* TASK DESCRIPTION: Your task is to give the data again, exactly, with every line intact.

* DATA SECTION:

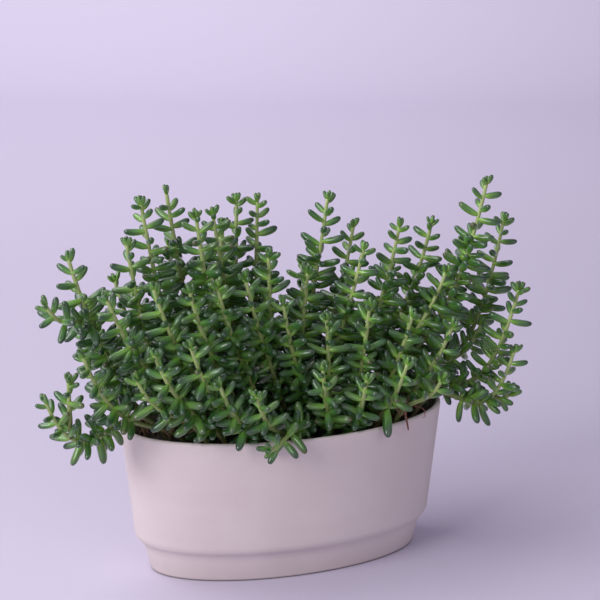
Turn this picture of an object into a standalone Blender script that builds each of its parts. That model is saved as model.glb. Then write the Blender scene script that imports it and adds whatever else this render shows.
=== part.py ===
"""A bush of white stonecrop in an oval unglazed planter.

The origin is the middle of the planter's underside. +X runs along the planter, to the right of
someone who stands before it, +Y runs away from them and +Z is up. Blender's units are metres.
"""

import bisect
import itertools
import math
import random
from typing import NamedTuple

import bmesh
import bpy
import numpy as np
from mathutils import Vector
from mathutils.geometry import interpolate_bezier

MM = 0.001
UP = Vector((0, 0, 1))
BACK = Vector((0, 1, 0))

# The planter, from the outline of its rim. An inset is how far a ring lies inside that outline.
RIM_HALF_LENGTH = 100 * MM
RIM_HALF_WIDTH = 56.5 * MM
POT_HEIGHT = 91 * MM
WALL = 3.2 * MM
LIP_RADIUS = WALL / 2
POT_SIDES = 44
BASE_INSET = 17.2 * MM
BASE_BEVEL = 1 * MM
FOOT_HEIGHT = 14 * MM
FOOT_TOP_INSET = 13 * MM
GROOVE_RISE = 1.6 * MM
SHOULDER_INSET = 7 * MM
SHOULDER_HEIGHT = 25 * MM
SHOULDER_RADIUS = 8 * MM
SHOULDER_DEGREES = (60, 30, 0)
FLOOR_HEIGHT = 7 * MM
FLOOR_INSET = 24 * MM
HEEL_INSET = 20 * MM
HEEL_HEIGHT = 9 * MM

# The soil fills the planter to a little below the rim. Each stem stands in a plain hole in it.
FIT_GAP = 0.3 * MM
SOIL_TOP = 79 * MM
HOLE_DEPTH = 6 * MM
HOLE_ROOM = 0.5 * MM

# A stem is four-sided. Its radius is to its corners, its rise and turn are shares of its lean.
STEM_RADIUS = 2.0 * MM
STEM_TIP_RADIUS = 1.2 * MM
STEM_SIDES = 4
SIDE_STEP = 360 / STEM_SIDES
LINE_POINTS = 48
STEM_STRETCHES = 14
ROOT_RISE = 0.12
TIP_TURN = 0.34

# Leaves stand in loose pairs below the crown of small ones at the tip, further apart at first.
CROWN_HEIGHT = 2.2 * MM
PAIR_START = 2.6 * MM
OPEN_STEP = 6.2 * MM
OPEN_REACH = 42 * MM
CLOSE_STEP = 4.4 * MM
PAIR_TURN = 77.0
PAIR_OFFSET = 0.8 * MM
BARE_SHARE = 0.12

# The solid stem carries the first pairs from its tip, and then one pair of every few. Where it
# carries nothing, it bends in steps of at most the bare step.
SOLID_FIRST = 2
SOLID_EVERY = 4
SOLID_SHIFT = 3
BARE_STEP = 18 * MM
LEVEL_HALF = 1.6 * MM
ROOT_ROOM = 3 * MM
FORK_ROOM = 4.5 * MM
BRANCH_START = 4.5 * MM
MERGE_DISTANCE = 0.001 * MM
LEAF_LENGTH = 16 * MM
LEAF_START = 14 * MM
LEAF_GROWTH = 21 * MM
LEAF_SLENDER = 0.2
LEAF_LEAST_WIDTH = 1.5 * MM
LEAF_DEPTH = 0.92
LEAF_CURL = 0.2
TILT_AT_TIP = 50.0
TILT_GAIN = 38.0
TILT_GROWTH = 9 * MM
BELLY_AT = 0.68
BELLY_SQUARE = 0.9
END_WIDTH = 0.6
BUD_LENGTH = 4.8 * MM
BUD_WIDTH = 3.8 * MM
BUD_ROOM = 0.6
BUD_SPAN = (0.4, 0.9)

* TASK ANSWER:
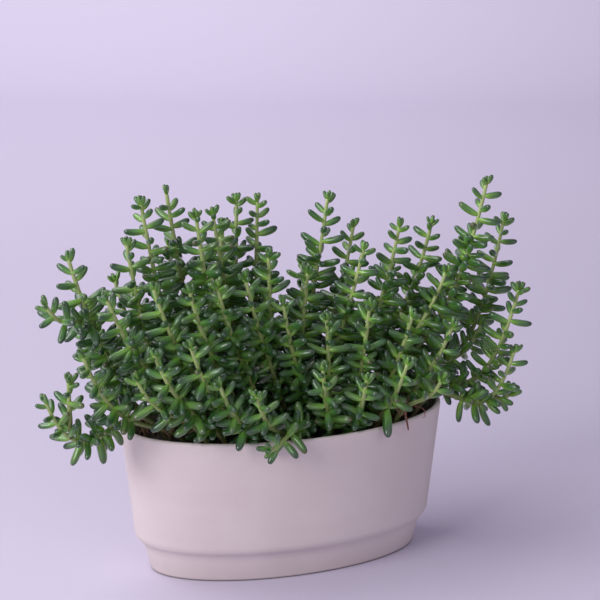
Turn this picture of an object into a standalone Blender script that builds each of its parts. That model is saved as model.glb. Then write the Blender scene script that imports it and adds whatever else this render shows.
=== part.py ===
"""A bush of white stonecrop in an oval unglazed planter.

The origin is the middle of the planter's underside. +X runs along the planter, to the right of
someone who stands before it, +Y runs away from them and +Z is up. Blender's units are metres.
"""

import bisect
import itertools
import math
import random
from typing import NamedTuple

import bmesh
import bpy
import numpy as np
from mathutils import Vector
from mathutils.geometry import interpolate_bezier

MM = 0.001
UP = Vector((0, 0, 1))
BACK = Vector((0, 1, 0))

# The planter, from the outline of its rim. An inset is how far a ring lies inside that outline.
RIM_HALF_LENGTH = 100 * MM
RIM_HALF_WIDTH = 56.5 * MM
POT_HEIGHT = 91 * MM
WALL = 3.2 * MM
LIP_RADIUS = WALL / 2
POT_SIDES = 44
BASE_INSET = 17.2 * MM
BASE_BEVEL = 1 * MM
FOOT_HEIGHT = 14 * MM
FOOT_TOP_INSET = 13 * MM
GROOVE_RISE = 1.6 * MM
SHOULDER_INSET = 7 * MM
SHOULDER_HEIGHT = 25 * MM
SHOULDER_RADIUS = 8 * MM
SHOULDER_DEGREES = (60, 30, 0)
FLOOR_HEIGHT = 7 * MM
FLOOR_INSET = 24 * MM
HEEL_INSET = 20 * MM
HEEL_HEIGHT = 9 * MM

# The soil fills the planter to a little below the rim. Each stem stands in a plain hole in it.
FIT_GAP = 0.3 * MM
SOIL_TOP = 79 * MM
HOLE_DEPTH = 6 * MM
HOLE_ROOM = 0.5 * MM

# A stem is four-sided. Its radius is to its corners, its rise and turn are shares of its lean.
STEM_RADIUS = 2.0 * MM
STEM_TIP_RADIUS = 1.2 * MM
STEM_SIDES = 4
SIDE_STEP = 360 / STEM_SIDES
LINE_POINTS = 48
STEM_STRETCHES = 14
ROOT_RISE = 0.12
TIP_TURN = 0.34

# Leaves stand in loose pairs below the crown of small ones at the tip, further apart at first.
CROWN_HEIGHT = 2.2 * MM
PAIR_START = 2.6 * MM
OPEN_STEP = 6.2 * MM
OPEN_REACH = 42 * MM
CLOSE_STEP = 4.4 * MM
PAIR_TURN = 77.0
PAIR_OFFSET = 0.8 * MM
BARE_SHARE = 0.12

# The solid stem carries the first pairs from its tip, and then one pair of every few. Where it
# carries nothing, it bends in steps of at most the bare step.
SOLID_FIRST = 2
SOLID_EVERY = 4
SOLID_SHIFT = 3
BARE_STEP = 18 * MM
LEVEL_HALF = 1.6 * MM
ROOT_ROOM = 3 * MM
FORK_ROOM = 4.5 * MM
BRANCH_START = 4.5 * MM
MERGE_DISTANCE = 0.001 * MM
LEAF_LENGTH = 16 * MM
LEAF_START = 14 * MM
LEAF_GROWTH = 21 * MM
LEAF_SLENDER = 0.2
LEAF_LEAST_WIDTH = 1.5 * MM
LEAF_DEPTH = 0.92
LEAF_CURL = 0.2
TILT_AT_TIP = 50.0
TILT_GAIN = 38.0
TILT_GROWTH = 9 * MM
BELLY_AT = 0.68
BELLY_SQUARE = 0.9
END_WIDTH = 0.6
BUD_LENGTH = 4.8 * MM
BUD_WIDTH = 3.8 * MM
BUD_ROOM = 0.6
BUD_SPAN = (0.4, 0.9)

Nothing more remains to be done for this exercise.